Question

For $10$ minute each, at $0^o$C, from two identical holes nitrogen and an unknown gas are leaked into a common vessel of $4$ litre capacity. The resulting pressure is $2.8$ atm and the mixture contains $0.4$ mole of nitrogen.
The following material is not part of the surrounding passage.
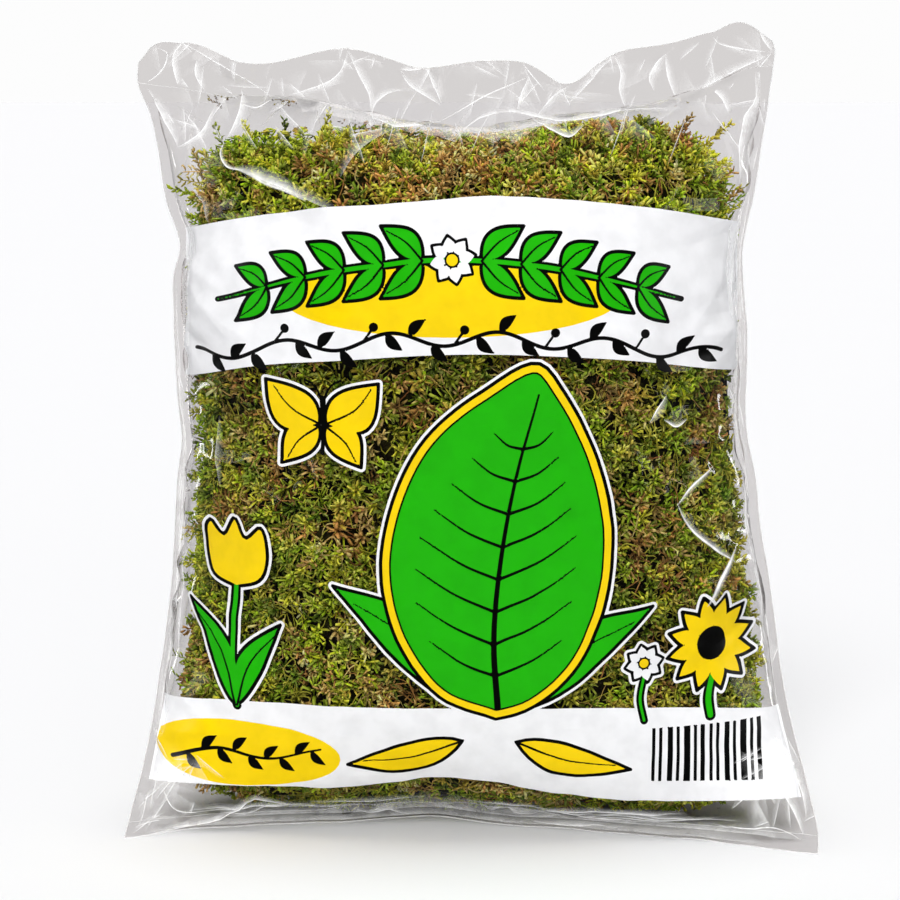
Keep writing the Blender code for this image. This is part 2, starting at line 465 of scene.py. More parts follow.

# Folds of the front ply alone, over the moss: some rows also have their white and glow.
# Their white lines and paler flanks are painted highlights and sheen on the film
FRONT_CREASES = tuple(Crease(*row) for row in (
    (((-119, 336), (-120, 330), (-117, 325), (-108, 323)), 2.2, 8, 0.3, 1.4),
    (((-113, 324), (-106, 322), (-97, 318), (-88, 315), (-78, 310)), 2.8, 9, 1.0, 5.0, 0.8),
    (((-96, 318), (-78, 311), (-60, 303)), 2.0, 9, 0.2, 5.0, 0.3, 0.3),
    (((-62, 322), (-56, 331), (-47, 338), (-38, 342)), 1.6, 9, 0.2, 5.5, 0.3, 0.3),
    (((-15, 338), (-8, 336), (0, 344), (8, 348), (22, 350), (30, 348), (52, 345), (68, 349),
      (97, 352)), 2.0, 8, 0.3, 2.6),
    (((30, 347), (39, 341), (48, 338), (55, 343)), 1.6, 6, 0.3, 3.4),
    (((-49, 347), (-36, 343), (-22, 344), (-14, 345)), 1.4, 6, 0.3, 2.4),
    (((119, 180), (111, 176), (104, 171), (99, 164)), 3.0, 11, 0.5, 2.4, 0.95, 0.4),
    (((99, 165), (104, 153), (116, 141), (130, 130)), 3.0, 11, 0.5, 2.4, 0.95, 0.4),
    (((129, 139), (122, 126), (115, 112)), 3.0, 8, 0.8, 2.8, 0.95, 0.5),
    (((93, 218), (89, 213), (85, 205)), 1.6, 7, 0.3, 4.6, 0.95, 0.4),
    (((92, 206), (98, 202), (104, 205)), 1.5, 6, 0.3, 2.0),
    (((-122, 205), (-123, 188), (-121, 170)), 1.6, 7, 0.12, 3.0, 0.4, 0.25),
    (((-136, 316), (-130, 306), (-127, 297)), 1.5, 7, 0.0, 2.4, 0.3, 0.3),
    (((124, 285), (117, 262), (104, 246)), 1.8, 11),
    (((-139, 268), (-126, 254), (-112, 238)), 1.8, 9),
    (((-132, 262), (-118, 250), (-104, 243)), 1.3, 8),
    (((132, 250), (118, 238), (112, 226)), 1.5, 10),
))


@dataclass
class Relief:
    """Heights of a ply over its form, kept on a grid of (x, z) places, in millimetres."""

    low: tuple[float, float] = (-182.0, -6.0)
    high: tuple[float, float] = (182.0, 402.0)
    step: float = 0.5
    round_over: float = 0.6
    strong: float = 0.9
    heights: Array = field(init=False)
    near: Array = field(init=False)
    marks: list[Array] = field(init=False, default_factory=list)

    def __post_init__(self) -> None:
        """Starts level."""
        self.x = np.arange(self.low[0], self.high[0], self.step)
        self.z = np.arange(self.low[1], self.high[1], self.step)
        self.heights = np.zeros((len(self.x), len(self.z)))
        self.near = np.full(self.heights.shape, FAR)

    def fold(self, crease: Crease) -> None:
        """Adds a crease: straight flanks down from a ridge that is rounded over very little.

        The height at a distance d from the line is 1 less d over the width, with d rounded
        near 0, times the crease's height, times a half sine along it to the power 0.7.

        Args:
            crease: The crease to add.
        """
        line = curved(crease.line, 4 * len(crease.line))
        reach = crease.width + 1
        first = np.searchsorted(self.x, line[:, 0].min() - reach)
        last = np.searchsorted(self.x, line[:, 0].max() + reach)
        lowest = np.searchsorted(self.z, line[:, 1].min() - reach)
        highest = np.searchsorted(self.z, line[:, 1].max() + reach)
        x, z = np.meshgrid(self.x[first:last], self.z[lowest:highest], indexing="ij")
        at = np.stack([x, z], axis=-1)
        gap = np.full(x.shape, 1e6)
        place = np.zeros(x.shape)
        lengths = np.linalg.norm(np.diff(line, axis=0), axis=1)
        passed = 0.0
        for start, end, length in zip(line[:-1], line[1:], lengths):
            share, away = along(at, start, end)
            nearer = away < gap
            gap = np.where(nearer, away, gap)
            place = np.where(nearer, (passed + share * length) / lengths.sum(), place)
            passed += length
        gap = np.sqrt(gap + self.round_over**2) - self.round_over
        rise = np.clip(1 - gap / crease.width, 0, 1) ** 1.25
        rise = rise * np.sin(np.pi * np.clip(place, 0.02, 0.98)) ** 0.7
        self.heights[first:last, lowest:highest] += crease.height * rise
        if abs(crease.height) >= self.strong:
            seen = self.near[first:last, lowest:highest]
            np.minimum(seen, gap, out=seen)
        if crease.milky or crease.fan:
            self.marks.append(crease.ribbon())

    def ripple(self, height: float, length: float, seed: int) -> None:
        """Adds soft random relief, worked out at every sixth place and drawn straight between.

        Args:
            height: Its height.
            length: Its mean wavelength.
            seed: Seed of its waves.
        """
        x, z = np.meshgrid(self.x[::6], self.z[::6], indexing="ij")
        coarse = ripples(np.stack([x, z], axis=-1), length, 14, seed) * height
        rows = np.clip(np.arange(len(self.x)) / 6, 0, len(x) - 1.001)
        columns = np.clip(np.arange(len(self.z)) / 6, 0, x.shape[1] - 1.001)
        self.heights += between(coarse, rows[:, None], columns[None, :])

    def distance(self, at: Array) -> Array:
        """Distance of places (x, z) to the nearest strong crease."""
        return self.sample(at, (self.near,))[0]

    def read(self, at: Array) -> tuple[Array, ...]:
        """The height at places (x, z), and its slopes along x and along z."""
        return self.sample(at, (self.heights, *np.gradient(self.heights, self.step)))

    def sample(self, at: Array, grids: Sequence[Array]) -> tuple[Array, ...]:
        """Values of grids at places, by straight lines between the grid's points.

        Args:
            at: Places (x, z), one to a row.
            grids: Grids of this relief's size.

        Returns:
            A value of each grid at each place.
        """
        u = np.clip((at[:, 0] - self.low[0]) / self.step, 1, len(self.x) - 2.001)
        v = np.clip((at[:, 1] - self.low[1]) / self.step, 1, len(self.z) - 2.001)
        return tuple(between(grid, u, v) for grid in grids)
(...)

What is the molar mass of unknown gas? (Use $R=0.082$L-atm/mol-K).

Answer 1

Let the unknown gas be X.

Let $M_N$ and $M_X$ be the molar mass of nitrogen and the other gas respectively.

From ideal gas equation-

$PV=nRT$

Given that

$P=2.8\text{bar}$

$V=4L$

$T=0℃=273K$

$R=0.0821\text{L atm J}{K}^{-1}{mol}^{-1}$

$\therefore$ total no. of moles of solution $\left(n\right)=\frac{2.8\times 4}{0.0821\times 273}=0.5\text{moles}$

Given no. of moles of nitrogen gass $=0.4\text{moles}$

$\therefore$ No. of moles of gas X $=0.5-0.4=0.1\text{moles}$

Now from Graham's law of diffusion,

rate of effusion $=\frac{\text{no. of moles}}{\text{time taken}}$

Given that $t=10\text{minutes}$

Rate of effusion of nitrogen $\left(r_N\right)=\frac{0.4}{10}=0.04$

Rate of effusion of gas X $\left(r_X\right)=\frac{0.1}{10}=0.01$

Further, we know that

$\frac{r_N}{r_X}=\sqrt{\frac{M_X}{M_N}}$

As we know that molar mass of nitrogen gas is $28g$.

$\therefore \frac{0.04}{0.01}=\sqrt{\frac{M_X}{28}}$

$\Rightarrow \sqrt{M_X}=4\times \sqrt{28}$

Squaring bth sides, we have

$M_X=16\times 28=448gm/mol$

Hence the molar mass of unknown gas is $448gm/mol$.